▸ DATA LINES

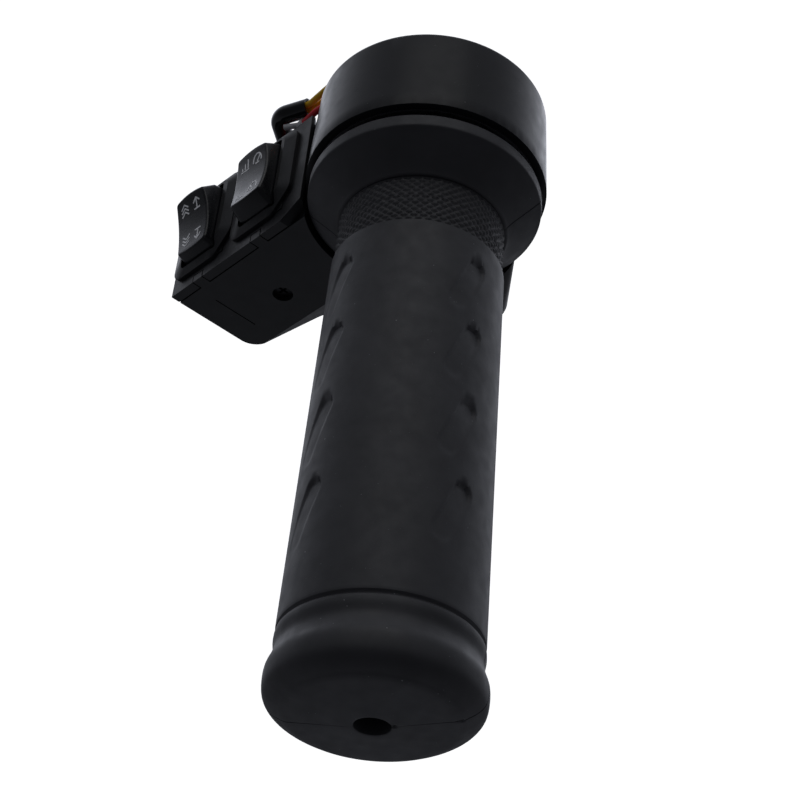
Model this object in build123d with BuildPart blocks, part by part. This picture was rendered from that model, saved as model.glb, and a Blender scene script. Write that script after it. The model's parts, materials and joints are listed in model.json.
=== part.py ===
"""Twist throttle for a 22.2 mm handlebar, with a pod that carries two rocker switches.

Millimetres. The handlebar's axis is Y and +Y points inboard, towards the middle of the bar.
+Z is up and +X is forward. The origin is on the bar's axis, in the plane of the drum's inboard
face, where the clamp screw grips the bar. Everything outboard of the drum is at negative Y.

The pod is drawn in its own pair of directions across the bar: E1 runs along the switch face,
towards the bar, and E2 points out of it, up and back towards the rider.
"""

import os
from math import cos, pi, radians, sin, sqrt, tan

from build123d import *

os.makedirs("parts", exist_ok=True)

# ---------------------------------------------------------------- driving dimensions
BAR_R = 11.1                    # a 7/8 inch handlebar
CLAMP_R = BAR_R + 0.1           # bore of the drum's hub
ROTOR_R = BAR_R + 0.3           # bore of the twisting tube

DRUM_R = (24.4, 25.2)           # at the inboard face and, with the mould's draft, outboard
DRUM_DEPTH = 21.8
DRUM_INSIDE_R = 23.5
DRUM_BACK = 2.5                 # thickness of the drum's inboard wall
DRUM_EDGE = 1.4                 # rounding of the drum's inboard edge
HUB_R = 14.5
HUB_DEPTH = 8.0

TUBE_R = 13.6                   # outside of the twisting tube
TUBE_END_Y = -141.5
TWIST = 75.0                    # degrees from closed to full throttle

FLANGE_R = 24.3
FLANGE_BACK_Y = -23.9
FLANGE_FRONT_Y = -27.1
CONE_END_Y = -33.6
CONE_END_R = 17.6
KNURL_R = 16.9
GRIP_START_Y = -45.5
GRIP_START_R = 17.45
GROOVE_Y = -129.3
GRIP_END_R = 18.5
FLARE_R = 19.5
END_FACE_Y = -145.0
END_HOLE_R = 3.24

POD_TILT = 50.0                 # degrees of E1 above +X
POD_FRONT_Y = -28.0
POD_BACK_Y = -0.5
POD_EDGE = -62.0                # E1 of the pod's far side
POD_INNER_EDGE = -18.5          # E1 of the cover's side next to the drum
POD_WALL = 2.0
BODY_TOP = 16.0                 # E2 of the parting plane between body and cover
COVER_TOP = 18.5
RIDGE_TOP = 19.3                # outer ridge of a bezel
RIM_TOP = 20.3                  # inner rim of a bezel
DRUM_GUARD_R = 26.8             # inside face of the pod's wall round the drum

SWITCH_E1 = (-52.1, -31.8)      # centres of the two switches
SWITCH_Y = -13.5
OPENING = (11.7, 19.0)          # a bezel's opening, along E1 and Y
SKIRT = (14.7, 21.6)
SKIRT_END = 12.0                # E2 of the skirt's lower edge
PIVOT = 18.8                    # E2 of the rockers' pivots
ROCK = 12.3                     # degrees each way from the rocker's middle position
REST_TILT = (ROCK, 0.0)         # switch 1 rests with its outboard end down, switch 2 in the middle
BLADE_RATIO = 0.65              # contact blade's tilt for each degree of rocker

SCREW_STATION = -4.6            # Y of the clamp screw and of the screws that hold the pod
LOOSE = 0.1                     # clearance between parts that are only set together
PIN_FIT = 0.05                  # radial clearance of a running fit

# ---------------------------------------------------------------- directions and planes
C, S = cos(radians(POD_TILT)), sin(radians(POD_TILT))
E1 = Vector(C, 0, S)
E2 = Vector(-S, 0, C)
INBOARD = Vector(0, 1, 0)


def at(e1, e2, y):
    """A point given in the pod's directions."""
    return E1 * e1 + E2 * e2 + INBOARD * y


def pod(x, z):
    """The pod's (E1, E2) of a point (X, Z) across the bar."""
    return (x * C + z * S, -x * S + z * C)


def across_bar(y):
    """Plane across the bar: local x is +X, local y is +Z, and it faces outboard."""
    return Plane(origin=(0, y, 0), x_dir=(1, 0, 0), z_dir=(0, -1, 0))


def across_pod(y):
    """Plane across the bar: local x is E1, local y is E2, and it faces outboard."""
    return Plane(origin=(0, y, 0), x_dir=E1, z_dir=(0, -1, 0))


def over_pod(e2):
    """Plane level with the switch face: local x is E1, local y is +Y, and it faces out."""
    return Plane(origin=E2 * e2, x_dir=E1, z_dir=E2)


def beside_pod(e1):
    """Plane across the switch face: local x is +Y, local y is E2, and it faces along E1."""
    return Plane(origin=E1 * e1, x_dir=INBOARD, z_dir=E1)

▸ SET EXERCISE
Reply with one number only, the count of lines above that hold the string "parts".

▸ OUTPUT
3